Stainless fabrication deserves careful attention. Weld quality, polish consistency, and nozzle placement affect both durability and cleaning performance. In corrosive service, even small fabrication defects can become failure points. Crevices around nozzles or supports are especially troublesome because they trap product and moisture.
For heated or temperature-sensitive products, insulation and jacketed designs may be necessary. The smaller the tank, the more important heat loss becomes. A small vessel cools quickly. That can be helpful for some processes and a problem for others.
Operational Issues Seen in Real Plants
Most trouble with cone bottom tanks is not dramatic. It is operational friction. Slow discharge. Product hang-up. Incomplete cleaning. Unexpected foaming. Minor leaks that only show up during a hot batch. These are the issues that create downtime.
- Bridging at the outlet: Common with powders, thick slurries, and materials that compact after mixing stops.
- Residual heel: A small amount of product remains in the cone or around fittings, especially with viscous fluids.
- Air binding during drainage: Poor venting slows discharge and can create erratic flow.
- Foam accumulation: Some products trap air and make level readings unreliable.
- Seal wear on mixers: Lower shaft seals and drive components need inspection, especially in abrasive service.
Operators usually notice these problems before management does. A tank that should empty in minutes but takes twice as long becomes a scheduling issue fast.
Maintenance Insights That Save Time Later
Maintenance on a small cone bottom tank is often easier than on a larger vessel, but only if the design supports access. If the tank is tucked into a tight corner or mounted on a skid with poor clearance, routine inspection turns into a nuisance. That is when small issues get deferred. Deferred issues become expensive issues.
What to inspect regularly
- Bottom outlet valve condition and seat wear
- Weld areas around the cone-to-shell transition
- Seal integrity on any mixer or agitator
- Support legs, skirt, or frame for corrosion and vibration damage
- Signs of residue buildup inside the cone
- Gaskets and tri-clamp connections where applicable
If the tank handles abrasive solids, the outlet and lower cone area deserve extra attention. Wear is often localized there. In sanitary use, a recurring problem is hidden buildup around fittings and nozzles. If operators need to “go hunting” for residue with a spray gun, the design is not as clean as it should be.
Routine cleaning validation is another area where buyers sometimes underestimate the actual labor involved. A cone bottom tank may drain well, but that does not guarantee easy washdown. Nozzle arrangement, internal hardware, and drain slope all affect how quickly the tank can be returned to service.
Buyer Misconceptions Worth Correcting
Several assumptions come up repeatedly during equipment selection.
First: a cone bottom tank is not automatically self-emptying. Product rheology still rules the day.
Second: smaller tanks are not always easier to clean. If the geometry is awkward or the internals are crowded, a small vessel can be harder to maintain than a larger one.
Third: more slope is not always better. A steeper cone may help drainage, but it can create structural and layout complications.

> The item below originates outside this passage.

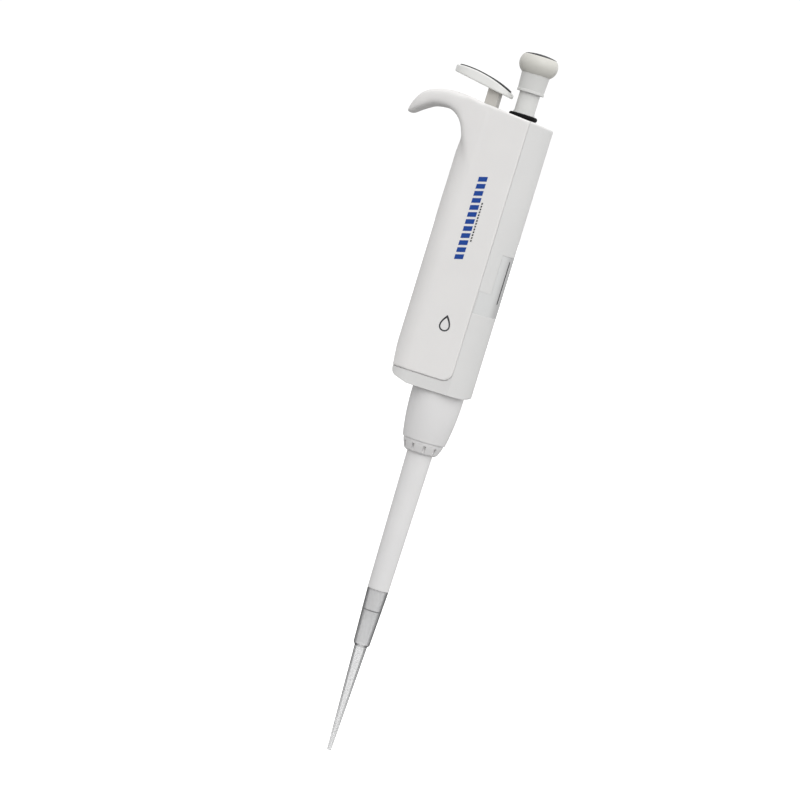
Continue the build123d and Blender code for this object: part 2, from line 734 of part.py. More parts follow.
def handle_side(inset=0.0):
    """The handle's outline from the side, without the hook."""
    low = HANDLE_LOW_Z + inset
    front = HANDLE_FRONT_R - inset
    outline = Polyline(
        (HEEL_START_X, low),
        (HEEL_X + inset, HEEL_Z + inset),
        (BACK_X + inset, HEEL_TOP_Z),
        (BACK_X + inset, HANDLE_TOP_LEFT_Z + BACK_TOP_RISE - inset),
        (HANDLE_TOP_LEFT_X, HANDLE_TOP_LEFT_Z - inset),
        (front, HANDLE_TOP_RIGHT_Z - inset),
        (front, low + TOE_HEIGHT),
        (front - TOE_DEPTH, low),
        close=True,
    )
    face = make_face(outline)
    heel = face.vertices().sort_by_distance((HEEL_X + inset, HEEL_Z + inset))[0]
    return fillet(heel, HEEL_R - inset)


def hook_point(angle):
    """A point of the round hollow under the hook, at an angle in degrees from +X."""
    turn = math.radians(angle)
    return (
        HOOK_ROUND_X + HOOK_INNER_R * math.cos(turn),
        HOOK_ROUND_Z + HOOK_INNER_R * math.sin(turn),
    )


def hook_side():
    """The finger hook's outline from the side, running into the handle."""
    lip, root = hook_point(HOOK_LIP_ANGLE), hook_point(HOOK_ROOT_ANGLE)
    top = (HANDLE_TOP_LEFT_X, HANDLE_TOP_LEFT_Z)
    back = Spline(top, *HOOK_BACK)
    tip = ThreePointArc(HOOK_BACK[-1], *HOOK_TIP)
    inner = Line(HOOK_TIP[-1], lip) + ThreePointArc(lip, hook_point(90), root)
    rest = Polyline(
        root, (HOOK_INSIDE_X, HOOK_GUSSET_Z), (HOOK_INSIDE_X, HOOK_INSIDE_TOP_Z), top
    )
    return make_face(back + tip + inner + rest)


def hook_plan():
    """The finger hook's outline from above: as wide as the handle, narrowing to a round end."""
    left = Spline(*HOOK_PLAN, (HOOK_LENGTH_X, 0), *[(x, -y) for x, y in reversed(HOOK_PLAN)])
    return make_face(left + Line((HOOK_PLAN[0][0], -HOOK_PLAN[0][1]), HOOK_PLAN[0]))


def tall(face, low=HANDLE_LOW_Z - REACH, high=HANDLE_TOP_LEFT_Z + REACH):
    """A section drawn on XY, run along the handle."""
    return Pos(0, 0, low) * extrude(face, high - low)


def across(face, half_width=REACH):
    """A side outline drawn on XZ, run across the handle."""
    return extrude(Plane.XZ * face, half_width, both=True)


def finger_hook():
    body = across(hook_side()) & tall(hook_plan())
    outside = body.edges().filter_by(lambda edge: edge.center().X < HANDLE_TOP_LEFT_X)
    return fillet(outside.filter_by(lambda edge: abs(edge.center().Y) > HOOK_EDGE), HOOK_EDGE)


def handle_cavity():
    """The hollow for the mechanism, with its supporting ribs left standing."""
    hollow = tall(handle_section(WALL), HANDLE_LOW_Z - CUT, TOP_WALL_Z)
    hollow = hollow & across(handle_side(WALL))
    hollow += disc(COUNTER_WELL_R, HOUSING_TOP_Z, RIB_ZS[1][0])
    for (low, high), hole in zip(RIB_ZS, RIB_HOLES):
        hollow -= block(-REACH, REACH, REACH, low, high)
        hollow += disc(hole, low - CUT, high + CUT)
        hollow += disc(RIB_ROD_HOLE_R, low - CUT, high + CUT, ROD_X)
    hollow += disc(SKIRT_WELL_R, HANDLE_LOW_Z - CUT, RIB_ZS[0][0])
    hollow += disc(CIRCLIP_R + SEAT, CIRCLIP_LOW_Z - SEAT, CIRCLIP_HIGH_Z + SEAT)
    return hollow


def stem_hole():
    """The opening that the ejector button's stem slides in."""
    left, right = STEM_LEFT_X - STEM_HOLE_GAP, STEM_RIGHT_X + STEM_HOLE_GAP
    half_width = STEM_HALF_WIDTH + STEM_HOLE_GAP
    return block(left, right, half_width, STEM_LOW_Z - EJECT_TRAVEL - CUT, STEM_TOP_Z)


def cover_region(margin=0.0):
    """Everything above and behind the grip cover's front and lower edges."""
    width, height = REACH, 3 * REACH
    centre = Pos(COVER_FRONT_X + margin - width / 2, COVER_LOW_Z - margin + height / 2)
    return across(centre * RectangleRounded(width, height, COVER_CORNER_R + margin))


def grip_cover():
    """The outer moulding: both flanks, the back and the finger hook."""
    body = (rounded_column() & cover_region()) + finger_hook()
    body -= tall(handle_section(COVER_THICK))
    return body - finger_round()


def finger_round():
    """The round hollow under the hook, cut through the handle's back as well."""
    return Pos(HOOK_ROUND_X, 0, HOOK_ROUND_Z) * Rot(90, 0, 0) * Cylinder(HOOK_INNER_R, REACH)


def window_lens():
    """The clear cover: a wide lower band and a narrower stretch in front of the drums."""
    outer, inner = CORE_FRONT_R, CORE_FRONT_R - LENS_THICK
    wide = sector(outer, inner, LENS_WIDE_ANGLE, LENS_LOW_Z, LENS_STEP_Z)
    return wide + sector(outer, inner, LENS_NARROW_ANGLE, LENS_LOW_Z, LENS_TOP_Z)


def lens_seat():
    """The recess that the window sits in, with a small gap all round."""
    outer, inner = CORE_FRONT_R + CUT, CORE_FRONT_R - LENS_THICK - SEAT
    low, high = LENS_LOW_Z - SEAT, LENS_TOP_Z + SEAT
    wide = sector(outer, inner, LENS_WIDE_ANGLE + LENS_GAP_ANGLE, low, LENS_STEP_Z)
    return wide + sector(outer, inner, LENS_NARROW_ANGLE + LENS_GAP_ANGLE, low, high)


def display_bezel():
    outer = CORE_FRONT_R - LENS_THICK - SEAT
    inner = outer - BEZEL_THICK
    body = sector(outer, inner, BEZEL_ANGLE, BEZEL_LOW_Z, BEZEL_TOP_Z)
    return body - sector(outer + CUT, inner - CUT, SLOT_ANGLE, SLOT_LOW_Z, SLOT_TOP_Z)


def rounded_column(inset=0.0):
    """The handle without its hook, its top edge rounded."""
    body = tall(handle_section(inset)) & across(handle_side())
    top = body.edges().filter_by(lambda edge: edge.center().Z > HANDLE_TOP_RIGHT_Z - RIM_ROUND)
    return fillet(top.filter_by(lambda edge: abs((edge % 0.5).Z) < STEEP), RIM_ROUND)


def bezel_seat():
    """The opening behind the window that the bezel and the number drums show through."""
    outer, inner = CORE_FRONT_R - LENS_THICK, COUNTER_WELL_R - CUT
    return sector(outer, inner, BEZEL_SEAT_ANGLE, BEZEL_LOW_Z - SEAT, BEZEL_TOP_Z + SEAT)


def handle_shell():
    """The inner moulding: the round front, the ends and the hollow for the mechanism."""
    body = rounded_column(CORE_INSET)
    body -= cover_region(SEAT) - tall(handle_section(COVER_THICK + SEAT))
    body -= handle_cavity()
    body -= disc(BUSH_R, TOP_WALL_Z - CUT, BUSH_TOP_Z + CUT)
    body -= disc(BUSH_FLANGE_R + SEAT, BUSH_FLANGE_Z, BUSH_TOP_Z + CUT)
    return body - stem_hole() - lens_seat() - bezel_seat()


NODES = {
    "handle_shell": handle_shell,
    "grip_cover": grip_cover,
    "window_lens": window_lens,
    "display_bezel": display_bezel,
    "top_bush": top_bush,
    "collar_ring": collar_ring,
    "thumb_button": thumb_button,
    "button_inlay": button_inlay,
    "button_skirt": button_skirt,
    "drive_sleeve": drive_sleeve,
    "plunger_rod": plunger_rod,
    "stop_collar": stop_collar,
    "piston": piston,
    "primary_spring": primary_spring,
    "blowout_washer": blowout_washer,
    "blowout_spring": blowout_spring,
    "spring_housing": spring_housing,
    "housing_circlip": housing_circlip,
    "cylinder_shaft": cylinder_shaft,
    "cylinder_nut": cylinder_nut,
    "piston_seal": piston_seal,
    "seal_o_ring": seal_o_ring,
    "seal_retainer": seal_retainer,
    "drive_hub": drive_hub,
    "hub_bearing": hub_bearing,
    "click_spring": click_spring,
    "volume_screw": volume_screw,
    "volume_nut": volume_nut,
    "counter_frame": counter_frame,
    "units_drum": lambda: number_drum(0, HUB_R),
    "tens_drum": lambda: number_drum(1, HUB_R + RUN),
    "hundreds_drum": lambda: number_drum(2, HUB_R + RUN),
    "thousands_drum": lambda: number_drum(3, HUB_R + RUN),
    "ejector_button": ejector_button,
    "ejector_inlay": ejector_inlay,
    "ejector_stem": ejector_stem,
    "ejector_rod": ejector_rod,
    "rod_clip": rod_clip,
    "ejector_spring": ejector_spring,
    "ejector_foot": ejector_foot,
    "lock_ring": lock_ring,
    "ejector_sleeve": ejector_sleeve,
    "pipette_tip": pipette_tip,
}

os.makedirs("parts", exist_ok=True)
for node, make in NODES.items():
    export_step(make(), f"parts/{node}.step")
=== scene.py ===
import math

import bpy
import numpy as np
from mathutils import Matrix, Vector


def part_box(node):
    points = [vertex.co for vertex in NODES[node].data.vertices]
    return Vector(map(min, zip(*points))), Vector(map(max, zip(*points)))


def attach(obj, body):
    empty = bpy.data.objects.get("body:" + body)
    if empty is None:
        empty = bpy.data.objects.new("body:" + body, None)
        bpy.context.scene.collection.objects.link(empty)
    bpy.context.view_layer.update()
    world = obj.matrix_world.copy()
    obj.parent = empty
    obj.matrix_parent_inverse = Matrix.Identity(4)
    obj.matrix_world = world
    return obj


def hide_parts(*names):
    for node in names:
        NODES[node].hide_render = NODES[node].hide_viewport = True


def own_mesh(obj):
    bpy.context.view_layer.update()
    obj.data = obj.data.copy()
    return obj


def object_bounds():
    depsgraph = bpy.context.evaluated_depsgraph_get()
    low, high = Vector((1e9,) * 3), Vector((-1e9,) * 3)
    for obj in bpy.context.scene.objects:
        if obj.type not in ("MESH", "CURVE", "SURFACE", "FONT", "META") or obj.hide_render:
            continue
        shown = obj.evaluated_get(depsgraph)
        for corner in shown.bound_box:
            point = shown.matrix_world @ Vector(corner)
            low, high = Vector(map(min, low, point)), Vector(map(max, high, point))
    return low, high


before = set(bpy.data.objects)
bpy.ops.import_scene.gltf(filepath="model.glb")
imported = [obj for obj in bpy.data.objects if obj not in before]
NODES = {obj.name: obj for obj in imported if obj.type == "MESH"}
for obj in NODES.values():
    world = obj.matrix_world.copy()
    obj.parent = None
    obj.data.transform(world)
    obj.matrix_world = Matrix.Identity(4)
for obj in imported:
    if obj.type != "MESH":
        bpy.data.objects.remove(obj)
CAD_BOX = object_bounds()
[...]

Fourth: one tank design rarely suits every product in a multi-use plant. If the same tank sees solvents one week and viscous syrup the next, compromise becomes inevitable.
How to Specify One Properly
A good specification starts with the product, not the tank. Know the viscosity range, solids content, temperature range, cleaning method, discharge time target, and whether the material tends to foam or settle. Without that, the tank is being selected by guesswork.
Useful items to define early include:
- Working volume and batch size
- Required drain-down time
- Solids loading or particle size
- Mixing intensity and shear sensitivity
- Sanitary or industrial finish requirements
- Need for heating, cooling, or insulation
- Transfer method: gravity, pump, or pressure assist
If possible, ask for a tank drawing that shows outlet height, cone angle, supports, and internal clearances. I have found that a simple layout review catches more problems than a polished sales presentation ever will.
Practical Advice from the Floor
If the process depends on clean drainage, do not oversize the outlet to the point that you lose control during discharge. If the process depends on mixing, do not crowd the lower cone with unnecessary fittings. If cleaning is important, keep the interior simple and predictable. These are basic rules, but they save real time.
Also, think about what happens after the tank empties. Does the remaining heel matter? Is the next batch sensitive to contamination? Can the operator inspect the lower cone easily? Is the drain valve reachable without awkward posture or special tools? Small questions. Big impact.
For an overview of sanitary design principles, the 3-A Sanitary Standards site is a useful reference. For corrosion and material selection basics, the Nickel Institute provides practical background on stainless and nickel alloy performance. For general vessel and piping safety concepts, OSHA remains a reliable starting point.
Final Take
A small cone bottom tank is a sensible choice when the process needs efficient drainage, manageable cleaning, and reliable handling of liquids or slurries in compact spaces. It is not a magic solution. Performance depends on the details: cone angle, outlet design, mixing hardware, materials, and how the tank is used day to day.
In the field, the best installations are usually the ones that were specified with a realistic view of product behavior and maintenance access. The worst ones are those selected on geometry alone. That difference shows up quickly once the plant starts running.
Get the design right, and the tank becomes one of the quiet, dependable pieces of equipment that operators barely think about. That is usually a good sign.